Optional random seed for reproducibility.

Properties

Conditioner

Gets the conditioning module (optional, for conditioned generation).

public override IConditioningModule<T>? Conditioner { get; }

Property Value

IConditioningModule<T>

ImagePromptWeight

Gets or sets the default image prompt weight (0-1).

public double ImagePromptWeight { get; set; }

Property Value

double

LatentChannels

Gets the number of latent channels.

public override int LatentChannels { get; }

Property Value

int

Remarks

Typically 4 for Stable Diffusion models.

NoisePredictor

Gets the noise predictor model (U-Net, DiT, etc.).

public override INoisePredictor<T> NoisePredictor { get; }

Property Value

INoisePredictor<T>

ParameterCount

Gets the number of parameters in the model.

public override int ParameterCount { get; }

Property Value

int

Remarks

This property returns the total count of trainable parameters in the model. It's useful for understanding model complexity and memory requirements.

VAE

Gets the VAE model used for encoding and decoding.
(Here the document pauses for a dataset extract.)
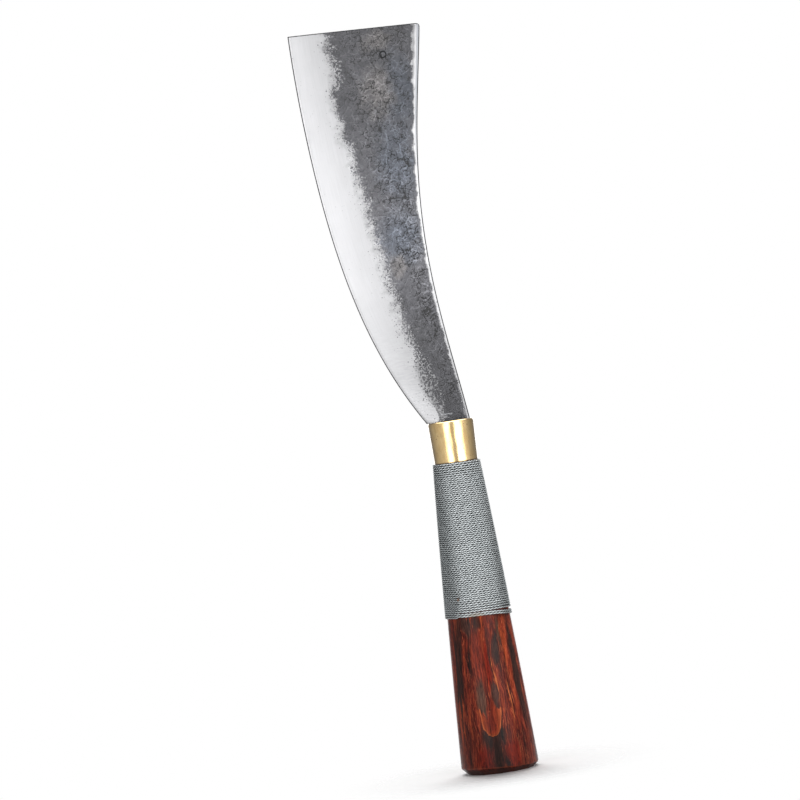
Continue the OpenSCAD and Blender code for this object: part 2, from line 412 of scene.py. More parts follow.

public override IVAEModel<T> VAE { get; }

Property Value

IVAEModel<T>

Methods

Clone()

Creates a deep copy of the model.

public override IDiffusionModel<T> Clone()

Returns

IDiffusionModel<T>

A new instance with the same parameters.

DeepCopy()

Creates a deep copy of this object.

public override IFullModel<T, Tensor<T>, Tensor<T>> DeepCopy()

Returns

IFullModel<T, Tensor<T>, Tensor<T>>

GenerateWithImagePrompt(string, Tensor<T>, string?, int, int, int, double?, double?, int?)

Generates an image with image prompt conditioning.

public virtual Tensor<T> GenerateWithImagePrompt(string textPrompt, Tensor<T> imagePrompt, string? negativePrompt = null, int width = 512, int height = 512, int numInferenceSteps = 50, double? guidanceScale = null, double? imagePromptWeight = null, int? seed = null)

Parameters

textPrompt string

The text prompt describing the desired image.

imagePrompt Tensor<T>

The reference image for conditioning.

negativePrompt string

Optional negative prompt.

width int

Output image width.

height int

Output image height.

numInferenceSteps int

Number of denoising steps.

guidanceScale double?

Classifier-free guidance scale.

imagePromptWeight double?

Weight for image prompt (0-1).

seed int?

Optional random seed.

Returns

Tensor<T>

The generated image tensor.

GenerateWithMultiImagePrompt(string, Tensor<T>[], double[]?, string?, int, int, int, double?, int?)

Generates an image with multiple image prompts.

public virtual Tensor<T> GenerateWithMultiImagePrompt(string textPrompt, Tensor<T>[] imagePrompts, double[]? imageWeights = null, string? negativePrompt = null, int width = 512, int height = 512, int numInferenceSteps = 50, double? guidanceScale = null, int? seed = null)

Parameters

textPrompt string

The text prompt.

imagePrompts Tensor<T>[]

Array of reference images.

imageWeights double[]

Optional weights for each image.

negativePrompt string

Optional negative prompt.

width int

Output width.

height int

Output height.

numInferenceSteps int

Number of steps.

guidanceScale double?

Guidance scale.

seed int?

Random seed.

Returns

Tensor<T>

The generated image.

GetParameters()

Gets the parameters that can be optimized.

public override Vector<T> GetParameters()

Returns

Vector<T>

SetParameters(Vector<T>)

Sets the model parameters.

public override void SetParameters(Vector<T> parameters)

Parameters

parameters Vector<T>

The parameter vector to set.

Remarks

This method allows direct modification of the model's internal parameters. This is useful for optimization algorithms that need to update parameters iteratively. If the length of parameters does not match ParameterCount, an ArgumentException should be thrown.

Exceptions

ArgumentException

Thrown when the length of parameters does not match ParameterCount.